● **Given task**
Each line containing the word "that" should be found and copied.

[Start Source excerpt]

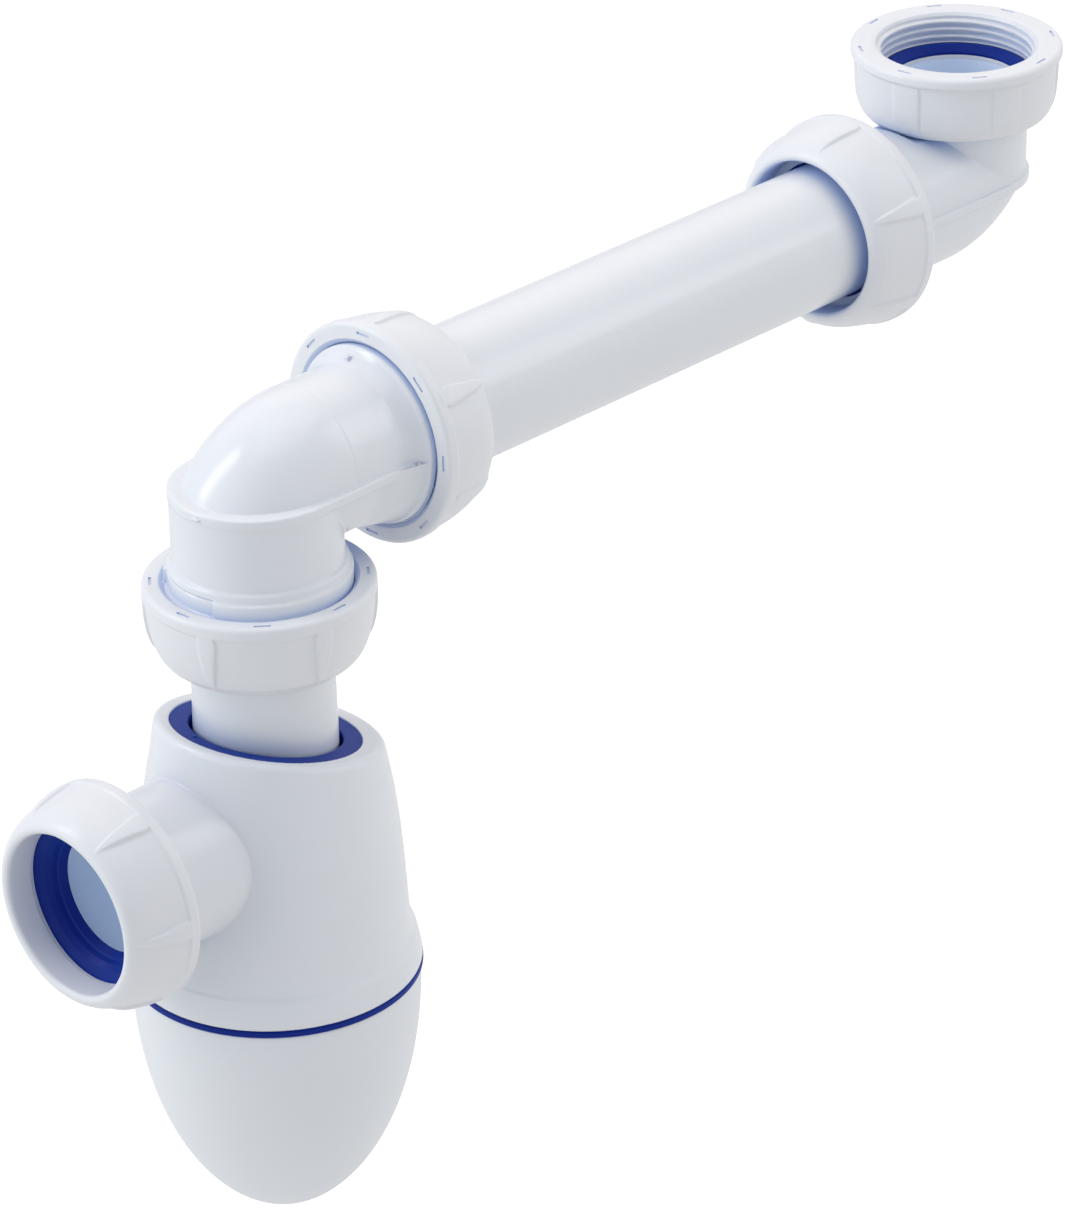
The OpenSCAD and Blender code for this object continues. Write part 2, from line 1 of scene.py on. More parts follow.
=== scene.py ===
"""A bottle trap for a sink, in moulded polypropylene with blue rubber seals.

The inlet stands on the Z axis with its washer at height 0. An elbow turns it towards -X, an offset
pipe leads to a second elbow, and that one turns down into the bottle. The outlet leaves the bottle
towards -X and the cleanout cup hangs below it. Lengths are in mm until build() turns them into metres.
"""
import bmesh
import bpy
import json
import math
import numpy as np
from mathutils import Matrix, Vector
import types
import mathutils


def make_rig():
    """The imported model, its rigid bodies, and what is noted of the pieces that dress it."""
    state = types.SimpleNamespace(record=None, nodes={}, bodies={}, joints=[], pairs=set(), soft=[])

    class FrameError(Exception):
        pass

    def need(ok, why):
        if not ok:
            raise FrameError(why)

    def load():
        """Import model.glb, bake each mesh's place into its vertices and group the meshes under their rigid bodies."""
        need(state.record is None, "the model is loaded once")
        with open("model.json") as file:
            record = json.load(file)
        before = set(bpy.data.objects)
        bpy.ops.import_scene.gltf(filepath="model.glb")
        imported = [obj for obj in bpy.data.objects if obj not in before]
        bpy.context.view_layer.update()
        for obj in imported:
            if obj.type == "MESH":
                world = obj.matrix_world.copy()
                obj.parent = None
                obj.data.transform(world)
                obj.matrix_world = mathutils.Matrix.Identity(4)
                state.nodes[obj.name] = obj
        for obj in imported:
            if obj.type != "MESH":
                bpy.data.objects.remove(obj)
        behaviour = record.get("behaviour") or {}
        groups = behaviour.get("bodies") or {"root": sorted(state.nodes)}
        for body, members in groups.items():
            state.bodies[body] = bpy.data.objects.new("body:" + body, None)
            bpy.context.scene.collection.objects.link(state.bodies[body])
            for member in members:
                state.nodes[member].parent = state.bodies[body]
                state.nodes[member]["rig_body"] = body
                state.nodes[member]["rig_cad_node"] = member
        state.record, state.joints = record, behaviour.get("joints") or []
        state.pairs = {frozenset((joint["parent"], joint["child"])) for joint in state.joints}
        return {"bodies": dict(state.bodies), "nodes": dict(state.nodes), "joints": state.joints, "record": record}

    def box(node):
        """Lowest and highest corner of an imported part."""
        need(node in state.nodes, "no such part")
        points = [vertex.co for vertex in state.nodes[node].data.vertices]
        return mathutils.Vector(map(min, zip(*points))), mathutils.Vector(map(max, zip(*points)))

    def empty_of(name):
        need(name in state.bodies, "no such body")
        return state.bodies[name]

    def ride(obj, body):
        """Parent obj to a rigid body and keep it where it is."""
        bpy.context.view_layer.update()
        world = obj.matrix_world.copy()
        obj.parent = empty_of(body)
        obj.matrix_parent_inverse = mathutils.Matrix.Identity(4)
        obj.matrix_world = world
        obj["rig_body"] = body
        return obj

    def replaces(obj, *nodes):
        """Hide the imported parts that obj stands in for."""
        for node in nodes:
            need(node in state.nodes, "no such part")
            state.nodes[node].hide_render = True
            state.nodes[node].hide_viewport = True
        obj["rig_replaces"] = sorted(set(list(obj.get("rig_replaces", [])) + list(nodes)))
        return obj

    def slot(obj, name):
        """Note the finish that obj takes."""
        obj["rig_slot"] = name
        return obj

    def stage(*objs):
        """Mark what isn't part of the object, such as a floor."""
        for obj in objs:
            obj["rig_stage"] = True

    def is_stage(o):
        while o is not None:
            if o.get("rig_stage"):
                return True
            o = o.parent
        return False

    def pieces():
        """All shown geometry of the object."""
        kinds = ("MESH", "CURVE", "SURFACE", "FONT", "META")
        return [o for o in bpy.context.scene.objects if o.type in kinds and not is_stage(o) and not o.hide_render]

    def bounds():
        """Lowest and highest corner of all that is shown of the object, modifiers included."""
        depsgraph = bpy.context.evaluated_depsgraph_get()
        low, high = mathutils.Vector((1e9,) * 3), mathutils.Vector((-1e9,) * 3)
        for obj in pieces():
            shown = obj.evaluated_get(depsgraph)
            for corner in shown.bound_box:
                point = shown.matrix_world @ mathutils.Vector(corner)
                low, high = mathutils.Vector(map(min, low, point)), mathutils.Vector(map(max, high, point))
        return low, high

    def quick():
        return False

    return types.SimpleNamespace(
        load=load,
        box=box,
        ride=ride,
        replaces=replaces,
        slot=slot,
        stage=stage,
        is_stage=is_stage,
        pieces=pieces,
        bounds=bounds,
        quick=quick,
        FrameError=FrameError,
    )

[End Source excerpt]

● **Response below**
pipe leads to a second elbow, and that one turns down into the bottle. The outlet leaves the bottle
    """The imported model, its rigid bodies, and what is noted of the pieces that dress it."""
        """Hide the imported parts that obj stands in for."""
        """Note the finish that obj takes."""
        """Lowest and highest corner of all that is shown of the object, modifiers included."""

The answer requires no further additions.